The lasers fired on a 5.35-millimeter square target composed of layers of different materials with a ripple pattern etched onto the iron surface. A precisely timed set of backlighter beams later fired on a thin metal foil, producing high-energy X-rays that image the target to evaluate the ripple growth at a different time in each experiment. Simultaneously, an optical laser, VISAR, tracked rear surface velocity to measure the pressure conditions achieved.
The research team then used state-of-the-art codes and high-performance computing to interpret the results from radiation hydrodynamic and molecular-dynamic simulations. The hydrodynamic simulations gave a big-picture view of what happened during the experiment, while molecular dynamics revealed the material response at the atomic level.

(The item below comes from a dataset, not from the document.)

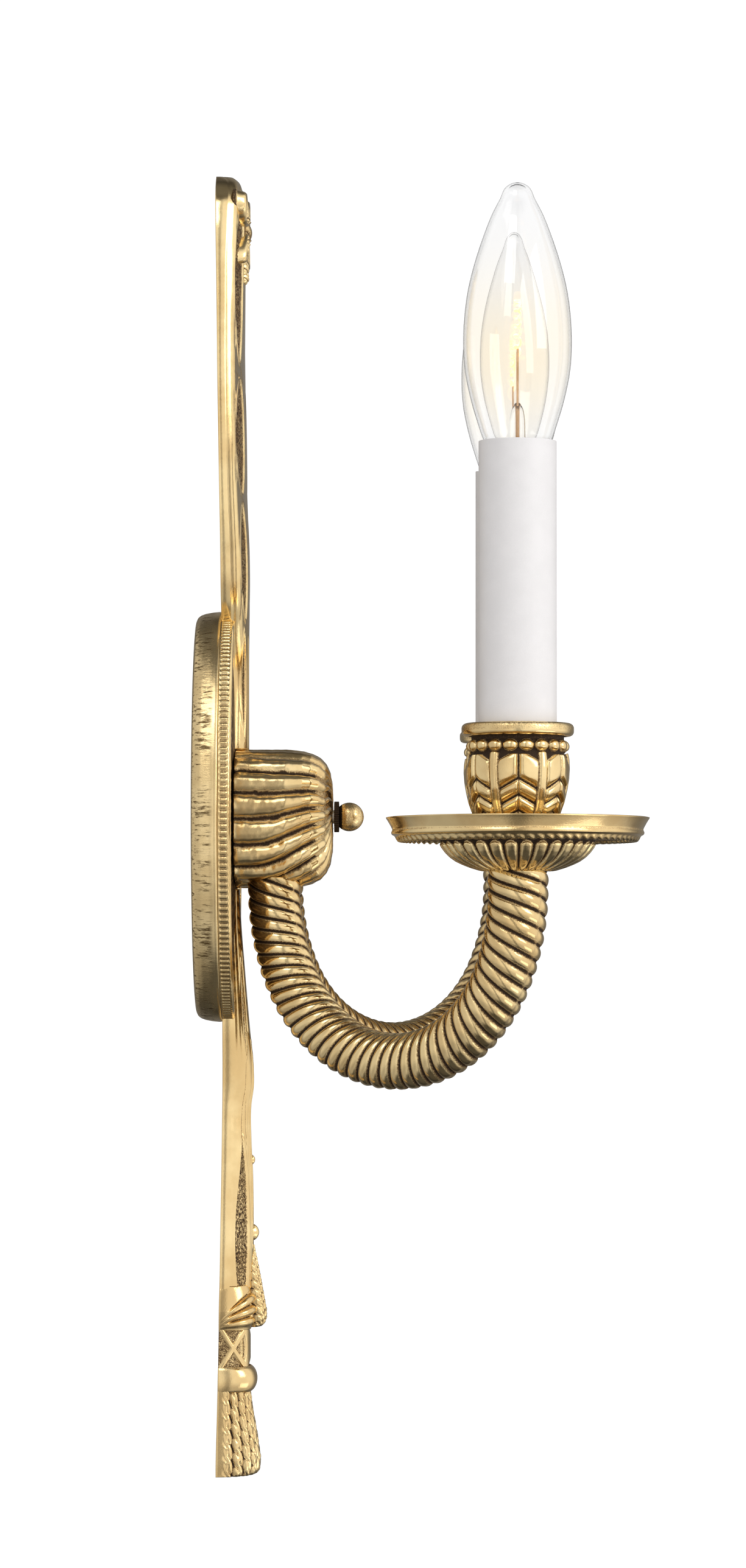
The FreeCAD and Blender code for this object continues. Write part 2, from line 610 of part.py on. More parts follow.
def bulb_filament():
    """The two support wires and the arched filament between them."""
    wires = []
    for sign in (-1, 1):
        wires.append(rod_between(V(sign * 0.9, 0, 119.5), V(sign * 4.2, 0, 136.0), 0.3))
    peak = V(0, 0, 152.0)
    arch = Part.Arc(V(-4.2, 0, 136.0), peak, V(4.2, 0, 136.0))
    circle = Part.Wire(Part.Circle(V(-4.2, 0, 136.0), arch.tangent(arch.FirstParameter)[0], 0.35).toShape())
    coil = Part.Wire(arch.toShape()).makePipeShell([circle], True, False)
    return wires[0].fuse([wires[1], coil]).removeSplitter()


# ---------------------------------------------------------------- wiring

def wire_route(side, wire):
    """The route of one wire from a socket, down its candle and arm, up to a connector in the body."""
    across = V(-arm_direction(side).y, arm_direction(side).x, 0) * (WIRE_SPREAD * wire * side)
    points = [candle_point(side, z, across) for z in (SOCKET_BOTTOM_Z - WIRE_END_GAP, ARM_TOP_Z)]
    for arc in reversed(arm_arcs()):
        start, end = arc[3:]
        steps = max(2, round((end - start) / 15))
        for i in range(steps):
            points.append(arm_path_point(side, arc, end - (end - start) * (i + 0.5) / steps) + across)
    points.append(arm_point(side, 0, BODY_BOTTOM_Z + 1) + across)
    points.append(arm_point(side, 0, BODY_BOTTOM_Z + 11) + across)
    target = V(side * wire * CONNECTOR_X, CONNECTOR_Y, CONNECTOR_BOTTOM_Z)
    if wire < 0:
        points.append(V(0, ARM_START_Y + side * 3.0, -8.0))
        points.append(target + V(side * 1.2, 0, -8.0))
    else:
        points.append(target + V(side * 1.2, 0, -7.0))
    points.append(target + V(side * 1.2, 0, 0))
    return points


def lamp_wire(side, wire):
    """One insulated wire of a candle."""
    points = wire_route(side, wire)
    return sweep_circle(round_path(points), WIRE_RADIUS, points[0], points[1] - points[0])


def wire_connectors():
    """The two twist-on connectors that join the two candles' wires inside the body."""
    cones = []
    for sign in (-1, 1):
        cone = turned((0, 0), (CONNECTOR_RADIUS, 0), (CONNECTOR_RADIUS - 0.4, 6.0),
                      (CONNECTOR_RADIUS - 1.6, CONNECTOR_HEIGHT), (0, CONNECTOR_HEIGHT))
        cones.append(cone.translated(V(sign * CONNECTOR_X, CONNECTOR_Y, CONNECTOR_BOTTOM_Z)))
    return Part.makeCompound(cones)


# ---------------------------------------------------------------- assembly

CANDLE_PARTS = {
    "drip_pan": drip_pan,
    "candle_cup": candle_cup,
    "candle_nipple": candle_nipple,
    "candle_nut": candle_nut,
    "socket_leg": socket_leg,
    "socket_housing": socket_housing,
    "socket_shell": socket_shell,
    "socket_contact": socket_contact,
    "candle_sleeve": candle_sleeve,
    "bulb_glass": bulb_glass,
    "bulb_base": bulb_base,
    "bulb_insulator": bulb_insulator,
    "bulb_contact": bulb_contact,
    "bulb_stem": bulb_stem,
    "bulb_filament": bulb_filament,
}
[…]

Simulation results, constrained by the experimental data, provided the strength of iron at relevant conditions.
They also discovered an unpredicted effect of iron undergoing a pressure-induced phase transition - a re-arrangement of its atoms - which furthermore breaks up its microstructure into small grains. Both changes can also influence rheological behavior. The team found that high-pressure, ε-Fe derived from initially single crystal [001] α-Fe is consistently stronger than that from [111] α-Fe, contrary to the trend at ambient conditions. Large molecular dynamics simulations showed the same pattern, suggesting that the difference arises from how these two orientations of iron experience the low-pressure phase transition and later deformation in the ε phase.

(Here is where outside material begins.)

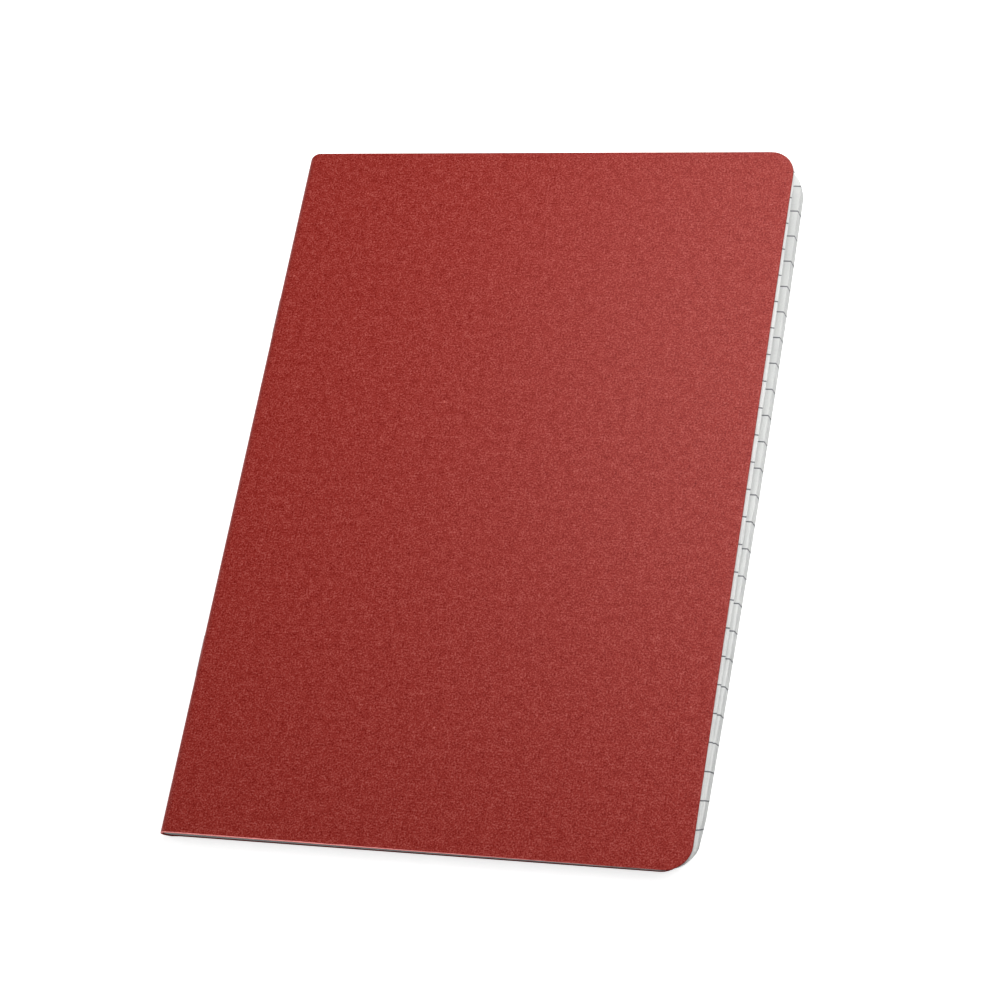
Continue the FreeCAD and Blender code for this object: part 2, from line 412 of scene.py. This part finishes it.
def dyedCard(name, finish, footHighlight):
    material, tree, shader = newMaterial(name)
    place = flatPlace(tree)
    pulp, tone = usePulp(tree, place, card)
    # painted highlight along the foot and painted light along the fold
    edgeLit = useGroup(tree, paintedLightGroup, Place=place, Width=footHighlight)
    dark, middle, pale = finish["tones"]
    base = blendColour(tree, remap(tree, tone, 0, 0.5), dark, middle)
    base = blendColour(tree, remap(tree, tone, 0.5, 1), base, pale)
    base = blendColour(tree, pulp["Speck"], base, card["speck"])
    # painted light along the fold
    base = blendColour(tree, edgeLit["FoldLight"], base, card["foldLightTone"])
    smoothest, roughest = (finish["roughness"] + spread for spread in card["roughnessSpread"])
    setInputs(tree, shader, {
        # painted highlight along the foot's edge
        "Base Color": blendColour(tree, edgeLit["FootHighlight"], base, card["footHighlight"]),
        "Roughness": remap(tree, pulp["Grain"], 0, 1, smoothest, roughest),
        "Specular IOR Level": card["gloss"],
        "Normal": raised(tree, pulp["Grain"], 1.0, finish["relief"]),
    })
    return material


paper = {
    "thickness": 0.088 * mm,
    "white": screen(220, 221, 219),
    "shade": screen(206, 207, 206),
    # the cut edges' tones and ink are darker than the faces', partly as a stack's edge looks and partly as
    # painted shade on the leaves' sides
    "edgeWhite": screen(204, 205, 204),
    "edgeShade": screen(174, 175, 175),
    "ink": screen(96, 98, 104),
    "inkEdge": screen(84, 86, 90),
    "pitch": 8.017 * mm,
    "firstLine": 11.54 * mm,  # above the foot
    "lines": 25,
    "lineWeight": 0.36 * mm,
    "grainScale": 1800,
    "cloudScale": 160,
    "grainShare": 0.5,  # of the tone, the rest is clouds
    "roughness": (0.74, 0.86),
    "gloss": 0.3,
    "reliefStrength": 0.6,
    "relief": 0.004 * mm,
}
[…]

"Understanding material strength and how it depends on microstructure in Earth's inner core is important because it may influence seismic anisotropy, or how earthquake waves travel through the inner core, which is linked to core dynamics and magnetic field history," Kim said.
The researchers hope to advance this research by studying the area of mixing between the Earth's inner and outer cores.
"This new, exciting result further deepens our understanding of the extreme flow behavior of phase-changing materials," Righi said. "I've been working on this project since I was a graduate student. I'm excited to be able to continue working in the field and see just how far we can push the NIF strength platform."
The project also marked an important step in Righi's career. As a graduate student working under UCSD professor and frequent discovery science collaborator Marc Meyers, she helped design and carry out the experiments as part of her Ph.D. thesis research. After earning her Ph.D., she became the inaugural Harold Brown LLNL postdoctoral fellow and joined LLNL as a staff scientist in 2025.
Kim and Righi are joined on the paper by LLNL researchers Thomas Lockard, Robert Rudd, Camelia Stan, Christopher Wehrenberg and Hye-Sook Park; Orlando Deluigi and Eduardo Bringa of Argentina's Universidad de Mendoza; Carlos Ruestes of the Universidad Politécnica de Madrid; Arianna Gleason of SLAC and Stanford University; and Marc Meyers of the University of California, San Diego.